St. George's Cathedral
Above the compact town centre reigns St. George's Cathedral, which gives the city its special character. It was probably built in the 12th century, but no exact data in this regard exists.
In the 14th century, it was built to its present size. In the year 1344, on the Day of St. George, the cathedral was consecrated by nine bishops from near and far. It acquired its present appearance after Baroque renovation in the year 1637. The Bell Tower was completed in 1608, and the Baptistery in the year 1650. During these years, reinforcements were made to the hill on which the cathedral rests.
The supporting walls were built in the year 1641, and on the sea side, the hill was fortified with stone arches. The construction of the stone arches began in the year 1663 and lasted until 1804. They were seriously dilapidated due to the effects of erosion, and thus had to be reconstructed and restored in 1998.
In the year 1737, St George's Cathedral acquired seven marble altars. Of the preserved works of art, the two sculptures of St. George are particularly worth seeing. The larger one is from the 17th century and is the work of an unknown sculptor. The smaller one is silver-plated and was made by a Piran-based goldsmith's workshop. The wall paintings are the work of the Venetian school. The two big paintings (Mass in Bolsena and St. George's Miracle) date from the beginning of the 17th century and were painted by Angelo de Coster.
St. George is the patron saint of Piran.
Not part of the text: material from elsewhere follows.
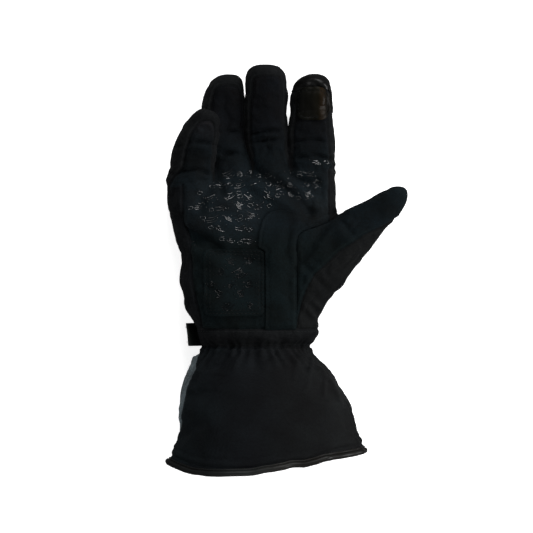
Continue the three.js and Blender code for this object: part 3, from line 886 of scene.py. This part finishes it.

As a Christian prince and knight from Capadoccia, and a saint and martyr, he became a protector of many towns. Rarely is any saintly knight mentioned so frequently in legends and myths as he. Even the Dardanelles were once named the Straits of St. George. In England alone, one hundred and sixty churches are dedicated to this martyr.
He is depicted as a mighty young man in his knightly outfit, on a white horse bearing his spear and a shield. The portrait of St. George on his horse, fighting a dragon, is one of the best known and frequently used motifs in Christianity.
The Christian legend about St. George is based on the pagan tradition about the coming of the spring season. Therefore, the Day of St. George (24th April) denotes and symbolises the return of the spring, resurrection and forthcomingness. The most famous legend dealing with St. George was written in the medieval book "Legenda aurea" by Jacobo da Vortagine.
Among the important pieces of the cathedral's property is the church organ, made by Petar Nakić, a Franciscan monk from Dalmatia. After his theology studies in Venice, he was trained in organ making and in the year 1729 completely dedicated himself to this craft. His organ in Piran was installed in the year 1746 and had 16 ranks. Unfortunately, it was damaged and had to go through a series of restorations.
During World War I, it was severely damaged. All the larger pipes were removed to be melted into weapons. Almost 100 years before that, its keyboard in the manual was changed by A.V. Rossi from Trieste. In the year 1936, it was reconstructed by G. Bencz, but he did not restore the original disposition. In the year 1956, several adjustments were made by V. Rebolj, and so the set up of the organ today considerably varies from the original. The organ was cleaned in August 1995. And yet, through all these times, the organ continues to drone while giving great pleasure to many a music enthusiast.
The Bell Tower (46.45 m), completed in the year 1608, is a smaller scale copy of San Marco Campanile in Venice, thus confirming that it was built during a period of Venetian influence in Piran.
Among other newer bells, there is also a bell from the 15th century.
During the summer months, you may climb the tower and admire the view of the entire Slovenian and Croatian Istria's nearby area, as well as the Italian coast, from Trieste to Duino, and from Tarvisio to Grado; on days of high northern winds, you can even see the Julian Alps and Dolomites.
The octagonal Baptistery was built in the year 1650 and is the last building of the new cathedral complex. In the church, one can find 17th-century furniture and a number of paintings from different periods.
A great attraction is the large medieval Gothic crucifix, dating from that period around the year 1370. In the centre of the Baptistery, there is a Roman sarcophagus from the first half of the 2nd century A.D., at a later stage converted into a baptismal font.
Parish Museum of St George
The ground floor of the sacristy hosts an exhibition of various religious objects and dishes belonging to the church. Under the nave, the remains of buildings from Ancient Rome and the Early Middle Ages, and Romanesque and Gothic art were found. Among the exhibits, there is also a wooden
model probably representing St George's church in its Gothic era and before the thorough renovation that gave the building its Baroque appearance.